Georg war über Jahre Mitglied in vielen Vereinen der Region, auch in Frankreich und in der Schweiz; zuletzt spielte er wieder für den SK Freiburg-Zähringen, der ihm über viele Jahre als Schach-Heimat diente. Neben den Schachvereinen frequentierte er auch die regionalen Bridge-, Go- und Backgammonvereine und war dort ein respektierter Gegner und Partner.

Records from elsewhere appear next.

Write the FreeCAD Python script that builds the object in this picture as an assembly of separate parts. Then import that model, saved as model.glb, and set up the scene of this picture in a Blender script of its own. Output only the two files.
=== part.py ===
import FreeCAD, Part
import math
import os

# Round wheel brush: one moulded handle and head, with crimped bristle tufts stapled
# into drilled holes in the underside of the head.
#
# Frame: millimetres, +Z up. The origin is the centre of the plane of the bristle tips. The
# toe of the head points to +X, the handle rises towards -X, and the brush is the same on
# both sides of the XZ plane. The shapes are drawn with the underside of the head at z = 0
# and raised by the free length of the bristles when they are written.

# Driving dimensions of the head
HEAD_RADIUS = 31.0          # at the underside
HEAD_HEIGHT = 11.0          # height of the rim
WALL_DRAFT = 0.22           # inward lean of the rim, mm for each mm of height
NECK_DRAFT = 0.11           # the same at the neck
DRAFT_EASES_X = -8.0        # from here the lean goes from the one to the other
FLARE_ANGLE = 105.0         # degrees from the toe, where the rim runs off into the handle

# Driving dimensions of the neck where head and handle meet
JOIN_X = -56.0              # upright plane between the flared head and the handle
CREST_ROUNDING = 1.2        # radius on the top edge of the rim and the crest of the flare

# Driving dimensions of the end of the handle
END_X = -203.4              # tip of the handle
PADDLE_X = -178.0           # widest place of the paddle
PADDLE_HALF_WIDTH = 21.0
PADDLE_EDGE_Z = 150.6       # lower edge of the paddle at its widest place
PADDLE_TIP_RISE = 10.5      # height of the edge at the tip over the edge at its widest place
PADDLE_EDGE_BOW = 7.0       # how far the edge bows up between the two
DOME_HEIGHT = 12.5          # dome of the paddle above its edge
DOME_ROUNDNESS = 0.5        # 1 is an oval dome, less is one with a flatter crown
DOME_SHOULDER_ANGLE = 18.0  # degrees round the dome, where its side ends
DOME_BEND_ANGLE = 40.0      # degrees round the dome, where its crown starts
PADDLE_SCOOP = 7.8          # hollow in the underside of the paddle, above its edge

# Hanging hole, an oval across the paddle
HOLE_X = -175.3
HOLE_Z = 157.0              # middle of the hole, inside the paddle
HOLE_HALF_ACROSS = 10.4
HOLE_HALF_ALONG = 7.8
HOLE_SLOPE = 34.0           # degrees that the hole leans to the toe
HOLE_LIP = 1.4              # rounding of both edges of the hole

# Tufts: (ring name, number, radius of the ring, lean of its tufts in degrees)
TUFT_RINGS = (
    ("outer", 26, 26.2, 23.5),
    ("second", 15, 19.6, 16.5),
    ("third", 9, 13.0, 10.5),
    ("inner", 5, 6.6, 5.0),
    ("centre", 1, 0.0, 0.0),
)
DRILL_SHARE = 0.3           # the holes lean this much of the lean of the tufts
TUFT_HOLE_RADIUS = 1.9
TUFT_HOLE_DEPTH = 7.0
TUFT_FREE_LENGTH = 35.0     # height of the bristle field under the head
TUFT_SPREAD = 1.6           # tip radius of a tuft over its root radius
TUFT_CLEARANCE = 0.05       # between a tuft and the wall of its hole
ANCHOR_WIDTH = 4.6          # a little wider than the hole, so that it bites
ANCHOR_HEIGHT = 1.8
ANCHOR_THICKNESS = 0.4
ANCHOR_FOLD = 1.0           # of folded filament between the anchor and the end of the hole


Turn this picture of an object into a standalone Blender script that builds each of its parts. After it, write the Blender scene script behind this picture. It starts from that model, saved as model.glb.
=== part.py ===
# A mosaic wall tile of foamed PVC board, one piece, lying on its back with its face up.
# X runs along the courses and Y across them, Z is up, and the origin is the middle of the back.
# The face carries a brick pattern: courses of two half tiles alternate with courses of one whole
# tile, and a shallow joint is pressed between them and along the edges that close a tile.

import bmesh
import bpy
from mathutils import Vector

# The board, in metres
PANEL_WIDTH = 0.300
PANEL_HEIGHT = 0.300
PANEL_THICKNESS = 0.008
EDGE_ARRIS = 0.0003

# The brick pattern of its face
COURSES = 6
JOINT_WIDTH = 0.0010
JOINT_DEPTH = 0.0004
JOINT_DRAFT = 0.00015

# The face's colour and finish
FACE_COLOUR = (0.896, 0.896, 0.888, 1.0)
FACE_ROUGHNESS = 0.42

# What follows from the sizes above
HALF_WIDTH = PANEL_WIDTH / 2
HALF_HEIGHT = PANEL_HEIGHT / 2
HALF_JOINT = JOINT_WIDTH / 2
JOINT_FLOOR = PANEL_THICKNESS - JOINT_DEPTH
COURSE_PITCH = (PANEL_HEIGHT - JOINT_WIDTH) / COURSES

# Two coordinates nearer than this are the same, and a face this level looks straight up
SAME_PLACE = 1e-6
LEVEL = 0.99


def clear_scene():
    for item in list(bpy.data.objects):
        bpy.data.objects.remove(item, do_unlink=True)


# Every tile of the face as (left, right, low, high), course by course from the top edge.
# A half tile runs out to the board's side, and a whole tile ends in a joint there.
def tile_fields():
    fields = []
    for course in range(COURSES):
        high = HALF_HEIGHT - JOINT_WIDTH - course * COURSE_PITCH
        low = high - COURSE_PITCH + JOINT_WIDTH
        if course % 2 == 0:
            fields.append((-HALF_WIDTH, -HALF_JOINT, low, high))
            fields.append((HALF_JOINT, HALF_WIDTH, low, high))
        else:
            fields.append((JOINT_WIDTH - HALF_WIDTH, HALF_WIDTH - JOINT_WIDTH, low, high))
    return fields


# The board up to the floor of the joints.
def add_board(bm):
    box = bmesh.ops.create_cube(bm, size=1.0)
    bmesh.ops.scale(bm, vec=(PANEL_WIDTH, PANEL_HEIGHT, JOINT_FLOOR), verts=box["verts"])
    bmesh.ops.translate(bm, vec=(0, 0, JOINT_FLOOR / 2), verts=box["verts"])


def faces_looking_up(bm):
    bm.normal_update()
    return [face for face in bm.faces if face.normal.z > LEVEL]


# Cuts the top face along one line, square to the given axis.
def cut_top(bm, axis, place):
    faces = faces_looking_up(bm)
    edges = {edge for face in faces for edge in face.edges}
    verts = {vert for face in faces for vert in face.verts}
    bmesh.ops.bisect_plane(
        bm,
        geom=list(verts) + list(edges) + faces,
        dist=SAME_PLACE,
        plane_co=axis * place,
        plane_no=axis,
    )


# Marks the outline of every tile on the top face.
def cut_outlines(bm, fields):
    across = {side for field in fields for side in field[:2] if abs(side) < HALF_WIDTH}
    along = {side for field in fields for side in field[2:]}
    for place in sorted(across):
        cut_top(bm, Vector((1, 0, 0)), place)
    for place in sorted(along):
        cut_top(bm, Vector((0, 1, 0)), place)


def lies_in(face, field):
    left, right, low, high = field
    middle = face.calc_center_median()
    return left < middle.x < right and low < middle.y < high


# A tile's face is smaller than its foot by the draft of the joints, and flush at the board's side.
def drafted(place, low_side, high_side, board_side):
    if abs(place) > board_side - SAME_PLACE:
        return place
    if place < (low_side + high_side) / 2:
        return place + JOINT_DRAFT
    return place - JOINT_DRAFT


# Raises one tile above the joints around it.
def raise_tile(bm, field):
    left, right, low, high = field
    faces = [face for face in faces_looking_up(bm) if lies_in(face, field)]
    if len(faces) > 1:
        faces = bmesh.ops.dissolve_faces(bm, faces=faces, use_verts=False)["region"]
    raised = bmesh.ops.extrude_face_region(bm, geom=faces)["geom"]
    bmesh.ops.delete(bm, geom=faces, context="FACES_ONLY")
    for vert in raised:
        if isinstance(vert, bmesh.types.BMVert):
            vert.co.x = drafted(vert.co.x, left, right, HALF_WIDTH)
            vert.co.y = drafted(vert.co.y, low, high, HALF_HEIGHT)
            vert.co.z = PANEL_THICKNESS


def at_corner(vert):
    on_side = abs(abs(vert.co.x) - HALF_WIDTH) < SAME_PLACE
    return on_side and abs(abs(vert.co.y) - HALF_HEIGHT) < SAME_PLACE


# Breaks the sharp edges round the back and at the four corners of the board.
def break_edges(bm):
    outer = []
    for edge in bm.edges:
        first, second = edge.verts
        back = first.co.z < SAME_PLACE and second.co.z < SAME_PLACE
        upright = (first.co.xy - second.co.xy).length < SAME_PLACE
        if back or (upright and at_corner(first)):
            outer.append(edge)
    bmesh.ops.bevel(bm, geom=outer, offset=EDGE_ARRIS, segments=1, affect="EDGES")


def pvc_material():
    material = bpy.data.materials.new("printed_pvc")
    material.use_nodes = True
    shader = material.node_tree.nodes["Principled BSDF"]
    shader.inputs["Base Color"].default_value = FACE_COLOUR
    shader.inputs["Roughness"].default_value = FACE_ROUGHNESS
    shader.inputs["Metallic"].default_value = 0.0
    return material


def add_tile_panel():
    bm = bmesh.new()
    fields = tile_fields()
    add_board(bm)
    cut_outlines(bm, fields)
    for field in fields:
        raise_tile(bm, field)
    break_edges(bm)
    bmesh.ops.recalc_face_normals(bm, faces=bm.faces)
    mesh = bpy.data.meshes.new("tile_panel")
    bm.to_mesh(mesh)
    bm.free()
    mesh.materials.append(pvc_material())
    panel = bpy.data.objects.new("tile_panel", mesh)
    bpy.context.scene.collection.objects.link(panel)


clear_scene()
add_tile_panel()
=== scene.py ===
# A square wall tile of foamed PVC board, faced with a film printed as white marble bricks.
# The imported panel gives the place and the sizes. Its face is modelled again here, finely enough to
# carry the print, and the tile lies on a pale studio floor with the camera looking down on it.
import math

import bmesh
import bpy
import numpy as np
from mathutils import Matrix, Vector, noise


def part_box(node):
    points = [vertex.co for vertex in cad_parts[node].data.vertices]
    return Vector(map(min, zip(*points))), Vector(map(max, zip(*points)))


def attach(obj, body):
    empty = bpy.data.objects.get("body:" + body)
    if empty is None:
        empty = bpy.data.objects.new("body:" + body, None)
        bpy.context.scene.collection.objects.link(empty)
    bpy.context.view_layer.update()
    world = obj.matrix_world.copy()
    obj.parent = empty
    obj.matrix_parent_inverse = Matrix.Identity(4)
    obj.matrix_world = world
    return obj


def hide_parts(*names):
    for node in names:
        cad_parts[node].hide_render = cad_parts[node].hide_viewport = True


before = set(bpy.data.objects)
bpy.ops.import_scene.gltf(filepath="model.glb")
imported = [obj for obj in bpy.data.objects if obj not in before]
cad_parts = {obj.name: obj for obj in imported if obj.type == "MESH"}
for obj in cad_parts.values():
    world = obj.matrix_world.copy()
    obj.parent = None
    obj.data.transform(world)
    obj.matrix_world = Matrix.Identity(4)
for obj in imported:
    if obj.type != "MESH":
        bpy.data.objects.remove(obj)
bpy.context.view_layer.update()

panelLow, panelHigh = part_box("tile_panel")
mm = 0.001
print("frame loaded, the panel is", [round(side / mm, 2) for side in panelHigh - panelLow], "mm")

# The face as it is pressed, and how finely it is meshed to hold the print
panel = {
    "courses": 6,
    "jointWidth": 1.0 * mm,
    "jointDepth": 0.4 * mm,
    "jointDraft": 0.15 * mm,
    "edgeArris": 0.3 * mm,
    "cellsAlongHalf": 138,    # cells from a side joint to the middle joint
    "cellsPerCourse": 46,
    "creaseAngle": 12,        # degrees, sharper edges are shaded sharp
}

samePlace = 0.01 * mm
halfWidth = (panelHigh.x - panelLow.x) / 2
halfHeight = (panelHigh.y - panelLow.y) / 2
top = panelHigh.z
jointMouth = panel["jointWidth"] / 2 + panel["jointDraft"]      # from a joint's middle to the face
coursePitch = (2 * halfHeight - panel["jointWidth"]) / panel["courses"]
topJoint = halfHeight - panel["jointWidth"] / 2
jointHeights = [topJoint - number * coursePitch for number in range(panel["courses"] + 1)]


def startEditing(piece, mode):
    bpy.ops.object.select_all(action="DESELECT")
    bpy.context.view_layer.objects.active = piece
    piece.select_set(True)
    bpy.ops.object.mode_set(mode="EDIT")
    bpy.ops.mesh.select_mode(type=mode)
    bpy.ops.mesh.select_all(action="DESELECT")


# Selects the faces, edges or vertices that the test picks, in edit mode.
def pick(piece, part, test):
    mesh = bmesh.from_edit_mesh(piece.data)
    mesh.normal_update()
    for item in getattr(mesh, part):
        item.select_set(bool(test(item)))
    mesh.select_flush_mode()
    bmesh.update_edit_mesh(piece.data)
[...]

In den letzten Jahren konnte man eine Verschlimmerung der Krankheit beobachten, die sich u.a. auch durch eine zunehmende Zerstreutheit und Gleichgültigkeit, zuweilen auch Gereiztheit ausdrückte - was war wirklich noch wichtig für Georg? Sein abrupter Abtritt von der Lebensbühne mit gerade 48 Jahren kann auch eine Erlösung für ihn sein und passt irgendwie zu "Georgie", ein Dahinströmen mit unbekanntem Ziel.
Die Schachgemeinde Freiburgs und ganz Deutschlands trauert um eines seiner größten Talente, einen guten Freund und lieben Menschen, und spricht seiner Familie ihr tiefstes Mitgefühl aus.